After Naomi Arin of Dust Gallery introduced the panelists, the session started with Roger Thomas. As a life-long resident of Vegas, he first touched upon the fact that Vegas had never been a city to collect in, and saw “collecting as an excuse for traveling.” He was also the first of several of the collectors to talk of the phases of collecting that he went through, with his latest collection being the result of a previous purge of most of his prior acquisitions. Also, he touched upon an immediate attraction to a piece followed by his educating himself on context, history, and exploration of that work’s style or aesthetic.

Glenn Schaeffer spoke next and noted that Godt-Cleary “was doing much better in a Downtown location.” It’s true that it would have been hard to imagine the night’s event and the same crowd attending at the former Mandalay Bay location. He touched upon the art market as one marked with inefficiencies that benefited the dedicated collector/investor.

Continuing the theme of art as investment, Jim Murren spoke of his purchases with an eye towards investment as well as personal appreciation. He added to his collecting remarks by detailing his arts background before entering into business, of being a painter and an art history major while attending college.

Patrick Duffy (not of Dallas fame) and Walter Goodman ended the introductions. Patrick detailed his life prior to meeting Walter, and noted his lack of exposure to art with a story of a 1991 visit of theirs to the Frick in NYC as his first time in a museum.
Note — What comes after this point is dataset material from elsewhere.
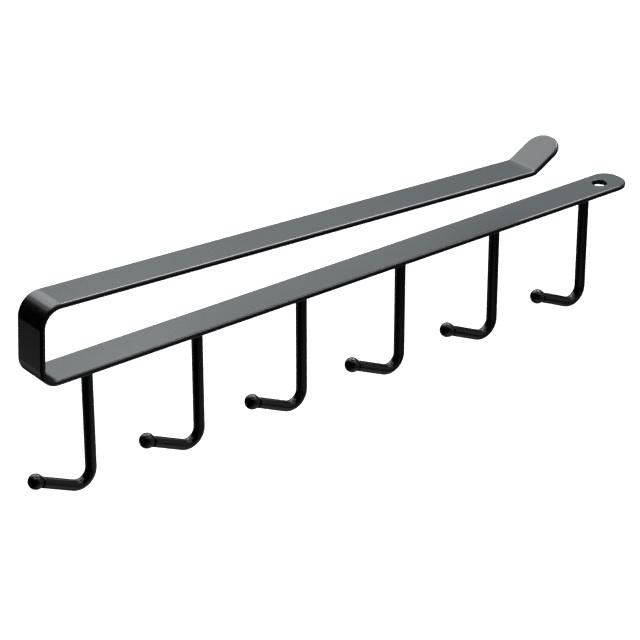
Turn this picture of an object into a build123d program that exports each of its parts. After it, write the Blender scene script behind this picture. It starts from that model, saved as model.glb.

But he nurtured his late blooming appreciation for art, saying, “collecting to me is so very much a part of every breath I take.” Acquiring works turned into an appreciation for those gallery staff that help aid in collecting, adding that these gallerists were critical in finding works that weren’t just liked, but loved. “Acquire through a gallerist, an auction house; if you attempt to do the art of the deal, you’ve missed the point.”

Walter Goodman was the last to speak and would have been served best by a microphone. His engaging and humorous anecdotes made up for his lack of volume. He spoke of his passion for collection (which he has been doing since age 14) and was adamant about collecting for love, not investment. His observation that when buying for name only, “all that means is that you have a Reubens – well, screw that!” was a crowd favorite.

At the end, Michele Quinn directed the conversations between the individual collectors. It looked as though the crowd would have liked to have participated more, but a tangential tone was set almost immediately by an audience participant. A gent with an axe to grind with the casino execs brought up his unhappiness with their lack of architectural preservation, which had nothing to do with the entire night’s presentation. Michele then redirected the conversation on-topic until its end.

The promise of nights like this is that affluent, passionate collectors will build the local arts community and aid in its success. That was a common thread with Wally Goodman and Patrick Duffy, who commented on their belief that collecting needs to engage with local artists and galleries. The evening’s event was an encouraging one that shows that there are locals who have not only the interest to support the Vegas arts community, but the means and desire to get results.